Noninterest expense increased $2.6 million, or 24.9%, to $13.0 million for the second quarter of 2023, as compared to the same period in 2022. This increase was primarily due to increases in employee compensation and benefits, professional services costs, data processing, hiring related costs, travel and business relations, and occupancy and equipment. Employee compensation and benefits costs increased $1.5 million, or 23.9%, due to increases in staff and officer level employees to support growth as well as the impact of year end salary, bonus and stock-based compensation increases. Additionally, within the current quarter, we hired six Managing Directors/Senior BDOs as well as resources within our commercial underwriting/lending, sales support, and operational areas to support these BDOs and Esquire’s future growth plans. Professional services costs increased $768 thousand primarily due to the retention of a global executive search firm to expand our current national sales capabilities (BDOs) and other key resources as previously noted. Data processing costs increased $197 thousand due to increased processing volume, primarily driven by our core banking platform, and additional costs related to our technology implementations. Travel and business relations costs increased $112 thousand, as a result of our high touch marketing and sales efforts which complement our digital marketing efforts. Occupancy and equipment costs increased $87 thousand due to amortization of our investments in internally developed software to support our digital platform and additional office space to support our growth.

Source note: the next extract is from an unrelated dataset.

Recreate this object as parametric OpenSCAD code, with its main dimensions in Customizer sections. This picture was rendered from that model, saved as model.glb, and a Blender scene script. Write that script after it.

The Company’s efficiency ratio was 48.4% for the three months ended June 30, 2023, as compared to 52.3% in 2022, despite our significant increase in compensation related costs and related executive search fees in the current quarter as previously noted. This significant improvement is a result of industry leading revenue growth driven by our core national platforms. These national platforms have benefited from our investments in technology, digital marketing, employees, and other branchless infrastructure that support our industry leading returns.
The effective tax rate was 27.0% for the second quarter of 2023, as compared to 26.5% for the same period in 2022.